The GCCUIC’s leadership role in ecumenism extends to facilitating deeper relationships and understandings within the United Methodist connection and with other churches in the Methodist family. For example, the GCCUIC and United Methodist Communications developed a DVD/CD, Can We Talk? Christian Conversations About Homosexuality, that facilitates the building of understanding among United Methodist Church members who may disagree on the controversial issue of homosexuality. The resource does not advocate a position, but teaches methods of holy conferencing around potentially divisive issues and provides material for church groups to explore their positions within theological and biblical parameters. The Commission’s relationships with other Methodist bodies are mainly facilitated through its membership in the World Methodist Council and the Pan-Methodist Commission.

The GCCUIC has engaged in bilateral dialogues to further United Methodist relationships with the Evangelical Lutheran Church in America (ELCA), the Episcopal Church, and the Roman Catholic Church. The UMC and ELCA are now in full communion. An agreement of Interim Eucharistic Sharing has also been reached between the UMC and the Episcopal Church. A statement with a study manual, Make Us One With Christ, has been distributed for joint study in local congregations. Dialogues with the Catholic Church included a visit to Vatican City in April 2006, where Pope Benedict XVI and Cardinal Walter Kasper of the Pontifical Council for the Promoting Christian Unity received an official United Methodist delegation and discussed aspects of dialogue and relationship and the global nature of the two communions. In addition, GCCUIC continues to initiate and pursue dialogues with other faith communities.

The United Methodist Church’s relationships with other church bodies are also strengthened through the GCCUIC’s membership in the National Council of Churches of Christ in the United States of America (NCCCUSA) and the World Council of Churches (WCC).
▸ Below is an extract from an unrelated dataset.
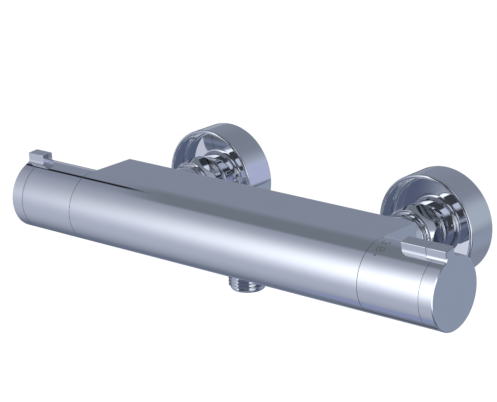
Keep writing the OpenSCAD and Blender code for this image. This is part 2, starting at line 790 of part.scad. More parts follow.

Recently, NCCCUSA initiatives have included a focus on addressing poverty and church development through the Special Commission for the Just Rebuilding of the Gulf Coast. Plus, the eradication of poverty, malaria, and HIV-AIDS has been a focus of the WCC.

Interfaith relations have been addressed by affiliations with the NCCCUSA’s Interfaith Relations Commission, Religions for Peace, as well as several Muslim and Jewish organizations. The Interfaith Relations Commission has developed print and electronic educational and resource materials to be used by local congregations and regional groups for interfaith encounters. The Commission also prints resources for its congregations, including “Basic Facts About Islam”, “Guidelines for Interfaith Dialogue”, a study guide entitled The Holocaust: A Christian Reckoning of the Soul, and Yom HaShoah worship materials.

The GCCUIC is committed to ecumenism, interfaith dialogue, and unity within The United Methodist Church. It is unified through the one body and one Spirit to witness to “one Lord, one faith, one baptism” (Ephesians 4:5). Working to discover how divine grace is evident in other faith communities, the Commission helps discern how to be Christian neighbors and witnesses. As a result, the GCCUIC fully commits to representing The United Methodist Church in fulfilling Christ’s mission.